Simon est atteint d'un trouble du langage non déterminé. Le bambin de 4 ans ne parlait pas encore en février dernier. «Il utilisait un cahier de pictogrammes et nous pointait ses besoins comme "manger", "toilette"», explique France.

Personne ne sait de quoi souffre Simon. «Pour nous, c'est difficile. On ne sait pas toujours comment intervenir, explique l'éducatrice. Mais on fait de beaux progrès.»

Simon est un enfant doux. Quand il peine à se faire comprendre, il devient toutefois colérique. Son éducatrice doit toujours l'avoir à l'oeil et a donc moins d'attention à accorder aux autres.

Pour William, joli garçonnet aux cheveux blonds, ce manque d'attention est difficile à gérer. «William est très intelligent. Mais il a besoin d'attention. Quand je ne peux pas lui en donner, il peut déraper», note France.

C'est l'heure de la collation. France s'assoit à côté de William. Ils discutent un peu, mais l'éducatrice doit vite aller aider Simon qui a déjà mangé son orange et qui éprouve des problèmes au lavabo.

William est contrarié. Il prend son orange et la jette au loin. De sa voix douce, France le raisonne. Le garçon ramasse son orange. Mais William veut encore de l'attention. Il écrase des quartiers d'orange dans ses mains et laisse couler le jus sur la table en riant.

France reste calme. Elle s'approche de William en riant elle aussi. «Regarde les gouttes sur tes bras ! Quelle goutte va gagner et tomber en premier ?» demande-t-elle, tout en donnant un mouchoir à William qui essuie son dégât.

Vient ensuite l'heure du jeu. Une jeune stagiaire vient animer une activité. Assis en cercle, les enfants miment chacun leur tour une émotion, que les autres doivent deviner. La stagiaire veut alors complexifier son jeu et faire mimer ce dont ils ont envie aux enfants. Mais France refuse. «On ne peut pas. Simon ne pourra pas suivre», justifie-t-elle.

Pour William, le jeu devient vite ennuyant. Il s'agite. France le ramène à l'ordre. Irrité, William se fâche et va se cacher dans un coin.

France reconnaît être parfois déchirée entre Simon et William. «Simon ne parlait pas en février et il est maintenant capable de communiquer un peu. C'est épatant ! Dans son cas, c'est sûr que l'intégration a porté ses fruits», dit-elle.

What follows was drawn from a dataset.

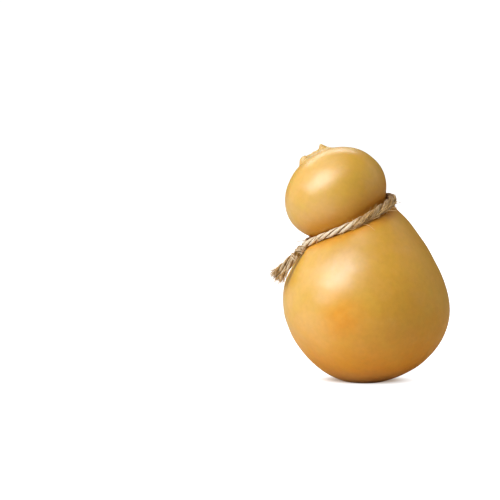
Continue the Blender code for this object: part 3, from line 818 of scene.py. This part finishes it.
class Finish:
    """The nodes of a new material or world, written as expressions on sockets."""

    def __init__(self, owner):
        self.owner = owner
        owner.use_nodes = True
        self.tree = owner.node_tree
        self.tree.nodes.clear()

    def node(self, kind, values, output=0, **settings):
        """Add a node, set its settings, then the values or links of its sockets; gives one output."""
        made = self.tree.nodes.new(kind)
        for name, value in settings.items():
            setattr(made, name, value)
        for name, value in values.items():
            if isinstance(value, Socket):
                self.tree.links.new(value.socket, made.inputs[name])
            else:
                made.inputs[name].default_value = value
        return Socket(self, made.outputs[output])

    def vector(self, operation, *values, output="Vector"):
        """Vector Math on vectors."""
        return self.node("ShaderNodeVectorMath", dict(enumerate(values)), output, operation=operation)

    def noise(self, place, scale, detail=2.0, roughness=0.5):
        """Smooth noise around 0.5 at a place, with so many features to the metre."""
        values = {"Vector": place, "Scale": scale, "Detail": detail, "Roughness": roughness}
        return self.node("ShaderNodeTexNoise", values)

    def step(self, value, low, high):
        """A smooth step of a value from 0 at low to 1 at high."""
        values = {"Value": value, "From Min": low, "From Max": high}
        return self.node("ShaderNodeMapRange", values, interpolation_type="SMOOTHSTEP")

    def mix(self, factor, first, second):
        """A colour between two, by a factor.  A plain colour is given full alpha."""
        first, second = (end if isinstance(end, Socket) else (*end, 1.0) for end in (first, second))
        return self.node("ShaderNodeMix", {0: factor, 6: first, 7: second}, 2, data_type="RGBA")

    def bump(self, height, distance, strength):
        """Normals that follow a height, which counts for a distance at full strength."""
        values = {"Height": height, "Distance": distance, "Strength": strength}
        return self.node("ShaderNodeBump", values, "Normal")

    def blob(self, place, middle, size):
        """1 at a point, fading smoothly to 0 at a distance from it, both in millimetres."""
        away = self.vector("DISTANCE", place, MM * np.array(middle), output="Value")
        return 1.0 - self.step(away, 0.0, size * MM)

    def value(self, name):
        """A number that the piece holds for each of its points."""
        return self.node("ShaderNodeAttribute", {}, "Fac", attribute_name=name)

    def place(self):
        """Object coordinates."""
        return self.node("ShaderNodeTexCoord", {}, "Object")

    def split(self, vector):
        """The three parts of a vector."""
        made = self.node("ShaderNodeSeparateXYZ", {0: vector}).socket.node
        return [Socket(self, output) for output in made.outputs]

    def close(self, values):
        """End with a Principled shader that has these values or links."""
        return self.end(self.node("ShaderNodeBsdfPrincipled", values))

    def end(self, shader, kind="ShaderNodeOutputMaterial"):
        """Join a shader to the output; gives the material or world."""
        self.tree.links.new(shader.socket, self.tree.nodes.new(kind).inputs["Surface"])
        return self.owner


def skin_finish(cheese):
    """Waxy smoked skin: golden with paler clouds, redder low down and in a patch in front, and with its own
    colour on the closure.  Painted shade makes it redder to the right, redder and darker beside the
    twine, and darker under the twine on the shoulder and on the right flank.  Painted bounce light from
    the floor makes the foot greyer.  Mottling browns it, a spot on the front of the belly is darker, and
    its gloss fades where it is smoked, shaded or dull."""
    finish = Finish(bpy.data.materials.new("smoked_skin"))
    place = finish.place()
    sideways, _, height = finish.split(place)
    drifts = finish.noise(place, 32.0, 3.0, 0.55)
    clouds = finish.noise(place, 110.0, 3.0, 0.6)
    mottle = finish.noise(place, 420.0, 3.0, 0.65)
    low = 1.0 - finish.step(height + 0.02 * (drifts - 0.5), 0.0, 40.0 * MM)
    right = finish.step(sideways, -15.0 * MM, 32.0 * MM)
    crease = finish.value("near_twine")
    patch, belly = finish.blob(place, *ORANGE_PATCH), finish.blob(place, *SHADED_BELLY)

    # Painted shade makes it redder to the right and beside the twine; low down and the patch are the skin's
    # own.
    smoke_and_shade = 0.08 + 0.72 * low + 0.22 * right + 0.50 * crease + 0.50 * patch
    smoke_and_shade = smoke_and_shade + 0.6 * (clouds - 0.5) + 0.4 * (drifts - 0.5)
    colour = finish.mix(smoke_and_shade, cheese.skin, cheese.smoked)
    light = 0.35 * finish.step(clouds, 0.48, 0.72)
    colour = finish.mix(light * (1.0 - low), colour, cheese.pale)
    middle, head_axis, _, _ = head_frame()
    pole = (middle + cheese.head_half_height * head_axis) / MM
    closure = finish.blob(place, pole, CLOSURE_REACH)
    colour = finish.mix(finish.step(closure, 0.15, 0.6), colour, cheese.closure)
    # Painted shade: darker beside the twine, on the shoulder under it and on the right flank.
    shade = 0.05 + 0.3 * crease * crease + 0.25 * finish.blob(place, *PAINTED_SHOULDER_SHADE)
    shade = shade + 0.12 * belly + 0.15 * finish.blob(place, *PAINTED_FLANK_SHADE) + 0.3 * (mottle - 0.5)
    colour = finish.mix(shade, colour, cheese.shaded)
    # Painted bounce light from the floor: the foot is greyer.
    foot = 1.0 - finish.step(height, 0.0, 10.0 * MM)
    colour = finish.mix(0.5 * foot, colour, cheese.foot)

    waxy = (1.0 - low) * (1.0 - 0.92 * right) * (1.0 - 0.8 * crease) * (1.0 - 0.8 * patch)
    dull = finish.blob(place, *DULL_SHOULDER) + 0.8 * belly + 0.7 * finish.blob(place, *DULL_HEAD)
    waxy = waxy * finish.step(drifts, 0.1, 0.55) * (1.0 - 0.9 * dull)
    waxy = waxy * (0.75 + 0.25 * finish.step(clouds, 0.38, 0.60))
    uneven = finish.noise(place, 60.0) + 0.10 * finish.noise(place, 420.0)
    uneven = uneven + 0.03 * finish.noise(place, 900.0)
    return finish.close({
        "Base Color": colour, "Roughness": 0.5 + 0.10 * (clouds - 0.5), "IOR": 1.2,
        "Normal": finish.bump(uneven, 0.6 * MM, 0.5),
        "Coat Weight": waxy, "Coat Roughness": 0.37, "Coat IOR": 2.08,
        "Subsurface Weight": 0.25, "Subsurface Radius": (1.0, 0.45, 0.12), "Subsurface Scale": 3.0 * MM})


def twine_finish(twine):
    """Bast fibres: streaks that run along each strand, from cream through straw to brown, with a matching
    relief.  Painted shade makes them darkest between the strands, and stain with painted shade browns
    some lengths."""
    finish = Finish(bpy.data.materials.new("natural_twine"))
    lengthwise, roundwise, depth, stain_and_shade = map(finish.value, STRAND_VALUES)
    sine, cosine = (2.0 * roundwise.maths(way, roundwise) for way in ("SINE", "COSINE"))
    grain = finish.node("ShaderNodeCombineXYZ", {0: 220.0 * lengthwise, 1: sine, 2: cosine})
    streaks = finish.noise(grain, 1.0, 4.0, 0.7)
    # Painted shade: darkest between the strands.
    groove = 1.0 - finish.step(depth, 0.6, 0.95)
    tone = 0.18 + streaks + 0.5 * (streaks - 0.5) - 0.29 * stain_and_shade - 0.55 * groove
    colour = finish.mix(finish.step(tone, 0.20, 0.48), twine.brown, twine.straw)
    colour = finish.mix(finish.step(tone, 0.38, 0.58), colour, twine.cream)
    # Stain and painted shade brown some lengths.
    colour = finish.mix(0.5 * stain_and_shade, colour, twine.stained_and_shaded)
    return finish.close({
        "Base Color": colour, "Roughness": 0.8, "Normal": finish.bump(streaks, 0.6 * MM, 0.9), "IOR": 1.4,
        "Sheen Weight": 0.25, "Sheen Roughness": 0.5})


def hair_finish(twine):
    """Single fibres, each with its own tone between dark and pale."""
    finish = Finish(bpy.data.materials.new("natural_twine_fibre"))
    colour = finish.mix(finish.value("tone"), twine.dark_hair, twine.pale_hair)
    return finish.close({"Base Color": colour, "Roughness": 0.7, "IOR": 1.4})


def floor_finish():
    """A floor that the camera sees as plain white, with a painted shadow, darker and warmer, close to where
    the object stands.  To everything else it is grey, and glows a little away from the object, most at
    the front left."""
    finish = Finish(bpy.data.materials.new("pale_floor"))
    place = finish.place()
    away = finish.vector("LENGTH", finish.vector("MULTIPLY", place, SHADOW_SQUEEZE), output="Value")
    # Painted shadow: the camera sees the floor darker and warmer near the object.
    near = 1.0 - finish.step(away, *SHADOW_REACH)
    seen = finish.node("ShaderNodeLightPath", {}, "Is Camera Ray")
    hidden_glow = (0.12 + 0.40 * finish.blob(place, *GLOW_SPOT)) * finish.step(away, *GLOW_REACH)
    strength = hidden_glow * (1.0 - seen) + (SEEN_WHITE - 0.80 * near) * seen
    tint = finish.mix(near * near * seen, (1.0, 1.0, 1.0), SHADOW_TINT)
    glow = finish.node("ShaderNodeVectorMath", {0: tint, "Scale": strength}, operation="SCALE")
    glow = finish.node("ShaderNodeEmission", {"Color": glow})
    matt = finish.node("ShaderNodeBsdfDiffuse", {"Color": FLOOR_GREY})
    return finish.end(finish.node("ShaderNodeAddShader", {0: matt, 1: glow}))


# -------- the stage

def direction_to(azimuth, elevation):
    """A direction from the object: azimuth 0 is the front, and positive is to the right."""
    return np.array([sin(azimuth) * cos(elevation), -cos(azimuth) * cos(elevation), sin(elevation)])


def look_along(item, forward, roll=0.0):
    """Turn a camera or a light so that it looks along a direction, upright or rolled clockwise."""
    turn = Vector(forward).to_track_quat("-Z", "Y") @ Quaternion((0.0, 0.0, 1.0), -roll)
    item.rotation_euler = turn.to_euler()


def add_camera():
    """A long lens that stands in front, a little above, turned so that the object shows at the
    picture's right."""
    data = bpy.data.cameras.new("camera")
    data.sensor_width, data.lens = SENSOR, LENS
    data.clip_start = 0.01
    camera = add_object("camera", data)
    camera.location = (0.0, 0.0, SIGHT_HEIGHT) + CAMERA_DISTANCE * direction_to(0.0, CAMERA_HEIGHT)
    per_pixel = SENSOR / LENS / PICTURE
    left, up = (atan((pixel - PICTURE / 2) * per_pixel) for pixel in SIGHT_PIXEL)
    look_along(camera, -direction_to(left, CAMERA_HEIGHT - up))
    bpy.context.scene.camera = camera


def add_light(name, radiance, azimuth, elevation, roll, distance, size):
    """A rectangular light at a direction in degrees and a distance from the object, facing it, and
    rolled clockwise as seen from behind it."""
    data = bpy.data.lights.new(name, "AREA")
    data.shape = "RECTANGLE"
    data.size, data.size_y = size
    data.energy = 4.0 * radiance * size[0] * size[1]
    light = add_object(name, data)
    away = direction_to(radians(azimuth), radians(elevation))
    light.location = (0.0, 0.0, SIGHT_HEIGHT) + distance * away
    look_along(light, -away, radians(roll))


def add_world(ambient):
    """Even light from all around, behind which the camera sees plain white."""
    finish = Finish(bpy.data.worlds.new("studio"))
    seen = finish.node("ShaderNodeLightPath", {}, "Is Camera Ray")
    strength = ambient + (SEEN_WHITE - ambient) * seen
    shader = finish.node("ShaderNodeBackground", {"Color": (1.0, 1.0, 1.0, 1.0), "Strength": strength})
    bpy.context.scene.world = finish.end(shader, "ShaderNodeOutputWorld")


def add_floor():
    """A wide round floor at height 0."""
    angle = full_turn(FLOOR_SIDES)
    ring = FLOOR_RADIUS * np.stack([np.cos(angle), np.sin(angle), 0.0 * angle], -1)
    mesh = bpy.data.meshes.new("floor")
    mesh.from_pydata(ring.tolist(), [], [tuple(range(FLOOR_SIDES))])
    mesh.materials.append(floor_finish())
    floor = add_object("floor", mesh)


# -------- operators, panel and main

class SCAMORZA_OT_cheese(bpy.types.Operator):
    """Make the cheese with its neck, head and pinched closure"""

    bl_idname = "scamorza.cheese"
    bl_label = "Make the cheese"

    def execute(self, context):
        make_cheese(context.scene.scamorza_cheese, context.scene.scamorza_twine)
        return {"FINISHED"}


class SCAMORZA_OT_twine(bpy.types.Operator):
    """Make the loop of twine with its knot and tails"""

    bl_idname = "scamorza.twine"
    bl_label = "Make the twine"

    def execute(self, context):
        make_twine(context.scene.scamorza_cheese, context.scene.scamorza_twine)
        return {"FINISHED"}


class SCAMORZA_OT_fibres(bpy.types.Operator):
    """Make the stray hairs of the twine and the fibres of its frayed ends"""

    bl_idname = "scamorza.fibres"
    bl_label = "Make the fibres"

    def execute(self, context):
        make_fibres(context.scene.scamorza_cheese, context.scene.scamorza_twine)
        return {"FINISHED"}


class SCAMORZA_OT_stage(bpy.types.Operator):
    """Make the floor, the lights and the camera"""

    bl_idname = "scamorza.stage"
    bl_label = "Make the stage"

    def execute(self, context):
        stage = context.scene.scamorza_stage
        add_world(stage.ambient)
        add_floor()
        for name, setup in LIGHTS.items():
            add_light(name, getattr(stage, f"{name}_power"), *setup)
        add_camera()
        context.scene.view_settings.view_transform = "Standard"
        return {"FINISHED"}


class SCAMORZA_PT_panel(bpy.types.Panel):
    """The steps that make the scamorza"""

    bl_idname = "SCAMORZA_PT_panel"
    bl_label = "Smoked scamorza"
    bl_space_type = "VIEW_3D"
    bl_region_type = "UI"
    bl_category = "Scamorza"

    def draw(self, context):
        for step in STEPS:
            self.layout.operator(step.bl_idname)
        for group in GROUPS:
            settings = getattr(context.scene, group)
            for name in settings.bl_rna.properties.keys()[2:]:
                self.layout.prop(settings, name)


STEPS = (SCAMORZA_OT_cheese, SCAMORZA_OT_twine, SCAMORZA_OT_fibres, SCAMORZA_OT_stage)
GROUPS = {
    "scamorza_cheese": CheeseSettings,
    "scamorza_twine": TwineSettings,
    "scamorza_stage": StageSettings,
}


def register():
    for group in (*GROUPS.values(), *STEPS, SCAMORZA_PT_panel):
        bpy.utils.register_class(group)
    for name, group in GROUPS.items():
        setattr(bpy.types.Scene, name, PointerProperty(type=group))


def unregister():
    for name in GROUPS:
        delattr(bpy.types.Scene, name)
    for group in (SCAMORZA_PT_panel, *STEPS, *GROUPS.values()):
        bpy.utils.unregister_class(group)


def main():
    """Register the classes and make everything in order."""
    register()
    for step in STEPS:
        getattr(bpy.ops.scamorza, step.bl_idname.split(".")[1])()


if __name__ == "__main__":
    main()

Mais l'éducatrice concède que les autres enfants, dont William, peuvent être ralentis. «Je n'ai pas le temps d'apprendre certaines choses aux autres, note France. Comme écrire le nom des amis de la classe. Les plus vites l'apprennent seuls. On manque un peu de ressources pour pouvoir se concentrer sur tout le monde. Mais en même temps, les enfants intégrés apportent beaucoup aux autres en termes d'acceptation.»

S'ouvrir à la différence

Le directeur du CPE Youppi, Jean-Pierre Germain, est favorable à l'intégration. Il a même adopté une politique d'intégration en 2008, pour mieux encadrer la pratique dans son établissement. «Il ne faut pas négliger ce que les enfants ayant des besoins particuliers peuvent apporter aux autres. Ils permettent entre autres d'ouvrir à la différence», dit-il.

M. Germain reconnaît que l'intégration a ses limites. «Il faut que ce soit bénéfique pour les deux parties. Et ce l'est dans la majorité des cas. Mais on peut refuser d'intégrer des cas trop lourds», dit-il.

La conseillère pédagogique Christine Châles, référence de l'Association québécoise des CPE en matière d'intégration, croit quant à elle que quand l'intégration se fait avec un bon encadrement, «les CPE notent de belles réussites pour tous les enfants».

Des éducatrices dépassées

Selon un récent sondage qu'ont mené les Syndicats des intervenantes en petite enfance (SIPE), 78% des éducatrices affirment ne pas avoir reçu de formation spécifique sur l'intégration des enfants ayant des besoins particuliers.

Dans les formations techniques au collégial, la majorité des cégeps offrent un seul cours sur l'intervention auprès des élèves en difficulté. Le conseiller à l'action professionnelle à la Centrale des syndicats du Québec (CSQ), Luc Allaire, estime que ces cours «ne sont généralement pas suffisants pour faire face à la réalité».

*Les noms de tous les enfants et de l'éducatrice ont été changés.